If US money is to buy coffee directly from producers ... it's 'dirty money;' but if it's to line government coffers ... it's clean. If it's to help the opposition ... it's laden with foul intentions; if it's for the Government ... it's appreciated. How long will this double-talk and these double standards, criticized in others, prevail?

But it must be noted that this monopoly also applies to the domestic economy, where the State controls virtually all industrial production (what remains of it), the vast majority of services, and also seeks to control all agricultural production, functioning as the sole intermediary between producers and consumers, with imposed procurement costs, and without taking into account the interests of direct producers and sale prices, decided in CUC for the State's benefit.

This is nothing new in Cuban history, either. The Spanish Crown, the feudal and colonial government that conquered Cuba, wiped out almost all its natives and brought over thousands of Africans to exploit them as slaves, did the same thing, and not only with official tobacco shops, or estancos de tabaco – a system barring Cubans from selling their tobacco to anyone but the Spanish government – but with all foreign trade.
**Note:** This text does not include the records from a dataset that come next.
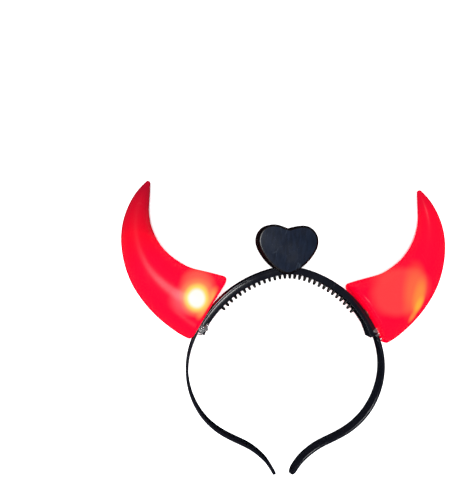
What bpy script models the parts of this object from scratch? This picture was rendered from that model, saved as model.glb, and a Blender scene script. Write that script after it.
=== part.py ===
"""Light-up devil horns headband, lying on its back.

A plastic hoop carries two hollow horns with a lamp in each root, a heart-shaped battery box at the
crown and a row of grip pegs inside. In the headband's own frame X runs along the crown from one horn
to the other, Y points up between the horns, and Z runs through the hoop towards its front. The frame
is then leaned to the angle at which the real thing comes to rest, on the backs of its horns.

Lengths are in millimetres, and MM turns them into metres.
"""

import math

import bpy
import bmesh
import numpy as np
from mathutils import Vector

MM = 0.001
GAP = 0.3                       # clearance between pieces that rest on each other

# Hoop. Clock angles run from the crown, 0, to the leg tips.
STRIP_THICKNESS = 1.8
STRIP_DEPTH = 9.0
LEG_TIP_CLOCK = 175.0
LEG_TIP_ROUND = 4.5             # length over which a leg tip rounds off
CHANNEL_DEPTH = 9.6             # front to back over the cheeks
CHANNEL_HEIGHT = 4.9            # outer face to the cheeks' inner edge
CHANNEL_END_HEIGHT = 6.0        # the same at the stepped ends
CHANNEL_END_CLOCK = 66.0
CHANNEL_SWELL_CLOCK = 58.0      # the channel thickens from here to its ends
CHEEK = 1.5
CHANNEL_CORNER = 0.6

# The hoop's outer face, half of it: distance from the hoop's centre at each clock angle.
HOOP = (
    # clock  radius
    (0.0, 68.6),
    (12.0, 67.7),
    (24.0, 66.5),
    (36.0, 65.7),
    (50.0, 65.0),
    (66.0, 65.1),
    (78.0, 65.4),
    (90.0, 65.0),
    (104.0, 63.4),
    (118.0, 60.9),
    (132.0, 57.5),
    (146.0, 54.3),
    (155.0, 53.9),
    (164.0, 56.4),
    (170.0, 60.6),
    (175.0, 67.0),
)

# Comb.
COMB_PLATE = 1.5
COMB_RECESS = 0.3               # the plate's face lies this far inside the cheeks' edge
COMB_END_CLOCK = 55.0
PEG_COUNT = 29
PEG_END_CLOCK = 46.5
PEG_LENGTH = 3.2
PEG_ROOT = 1.1                  # radius
PEG_POINT = 0.85
PEG_SIDES = 6

# Heart-shaped battery box. Its outline is measured from the middle of the line over its lobes.
HEART_X = -3.5
HEART_TOP_Y = 94.3
HEART_BACK_Z = -5.2
HEART_JOINT_Z = 5.1
HEART_FRONT_Z = 9.0
HEART_RIM = 1.4
HEART_WALL = 1.7
HEART = (
    # x      y      handle towards the cleft  handle towards the point
    (0.0, -1.4, (-2.3, -1.2), (2.3, -1.2)),
    (9.5, 0.8, (5.0, 0.8), (15.0, 0.8)),
    (19.4, -9.6, (19.4, -3.6), (19.4, -18.0)),
    (0.0, -30.4, (6.4, -30.4), (-6.4, -30.4)),
)

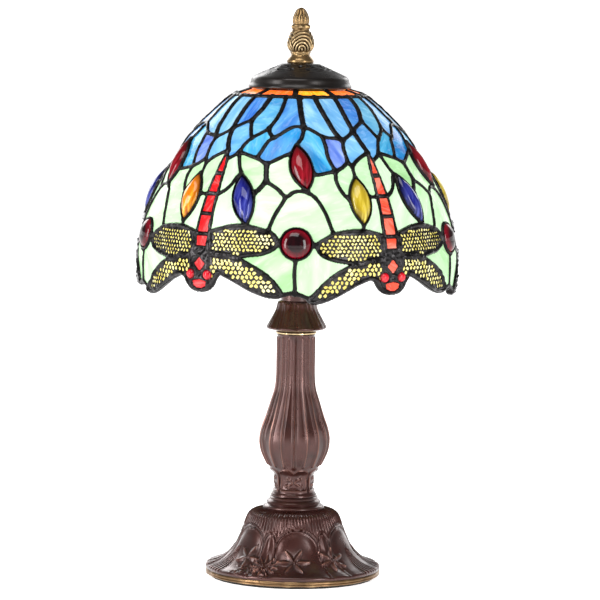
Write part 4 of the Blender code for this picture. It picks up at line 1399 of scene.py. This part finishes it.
def foot(materials):
    """The bright rim, and the bell-shaped casting on it."""
    rim = [
        [(46.0, 1.5), (53.6, 1.5)],
        [(53.6, 1.5), (54.7, 1.8), (54.9, 2.4), (54.4, 2.9)],
        [(54.4, 2.9), (55.0, 3.3), (55.0, 3.9), (54.5, RIM_TOP)],
        [(54.5, RIM_TOP), (46.0, RIM_TOP)],
    ]
    cast("foot_rim", rim, [], materials["brass"], "foot_and_column", ["base_rim"],
         worn_edge, 256, 0.4)
    bell = [
        [(54.6, RIM_TOP + GAP), (54.9, 5.6), (54.7, 6.3), (53.2, 6.9), (51, 7.6), (47.5, 8.9), (44.2, 10.8),
         (40.8, 13.6), (37.8, 17), (35.4, 21), (33.4, 25.5), (31.8, 30), (30.4, 34.5), (28.6, 38.8),
         (26.8, 40.9), (24, 42.2), (19.6, 42.7)],
        [(19.6, 42.7), (18.7, 43.1)],
        [(18.7, 43.1), (19.3, 44.0), (18.7, 45.2), (17.6, 45.5)],
        [(17.6, 45.5), (16.6, 46.1), (17.1, 47.4), (16.2, 48.5)],
        [(16.2, 48.5), (15.1, 49.2), (15.4, 50.2), (14.7, BASE_TOP)],
        [(14.7, BASE_TOP), (TUBE_HOLE, BASE_TOP)],
    ]
    inside = [
        (TUBE_HOLE, 46.6), (13.6, 44.4), (22.6, 39.4), (26.2, 36), (28, 31.6), (29.6, 26.4), (31.8, 21),
        (34.6, 16.4), (38, 12.6), (42, 9.4), (46, 7.4), (50.2, 6.2), (50.6, RIM_TOP + GAP),
    ]
    cast("foot_casting", bell, inside, materials["bronze"], "foot_and_column",
         ["base_casting"], foot_relief, 800, 0.8, 0.3)


def worn_edge(degrees, height, radius, arc):
    """Faint unevenness of a turned ring."""
    angle = np.radians(degrees)
    x = RIM_RADIUS * np.sin(angle)
    y = RIM_RADIUS * np.cos(angle)
    places = np.stack(np.broadcast_arrays(x, y, height), -1)
    return 0.12 * lumps(places.reshape(-1, 3), 4.0, SEED).reshape(places.shape[:2])


# The column's flutes and the leaves round its waist, and the collar's panels.
FLUTES = 16
WAIST_LEAVES = 4
COLLAR_PANELS = 9


def column_relief(degrees, height, radius, arc):
    """Wide flutes with thin ridges between them, and a ring of leaves round the waist."""
    aside = from_middle(degrees * FLUTES, 0) / 180
    depth = 0.55 + 0.5 * smooth_step(radius, 12, 20)
    flutes = smooth_step(height, 66, 72) * (1 - smooth_step(height, 151.8, 152.8))
    across = np.abs(aside) * 180 / FLUTES * np.radians(radius)
    ridge = 0.75 * gauss(across, 0.55) + 0.3 * gauss(across - 1.25, 0.35)
    lift = flutes * (ridge - depth * dome(np.abs(aside)) + 0.25)
    return np.where(waist_mask(height) > 0, 0, lift) + waist_relief(degrees, height, radius)


def waist_mask(height):
    return smooth_step(height, 53.4, 54.4) * (1 - smooth_step(height, 69.6, 70.2))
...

These were and are feudal policies. Hence, many have not hesitated to identify so-called "State socialism" as a new form of feudalism, precisely because of the absolute role assigned to the State, and its rulers’ unlimited authority and lifetime terms in power.

Thus, in that dark era, the Government went after Cubans who sold their spirits and cattle to "buccaneers" – merchants in the Caribbean region who smuggled Cuban products, in high demand, to the US and other countries.

It was precisely this monopolistic policy that sparked a revolt by vegueros (farmers) in the early 18th century, Cuba's first independent mass military action against the Spanish Crown.

Today Cuba's Government-Party-State (Cuban because it´s in Cuba, not because it defends the interests of the Cuban people), not only boasts a monopoly on tobacco, coffee, sugar and sugar cane byproducts, but over the whole economy. This is precisely one of the root causes of the disaster wrought in Cuba: an eternally authoritarian and populist Government that functions like a set of feudal lords, invoking a kind of socialism that has ever even existed.

The model of the centralized state once again reveals that it has nothing to do with socialism, freedom, or democracy, and that its sole objective is to preserve the power of its elites.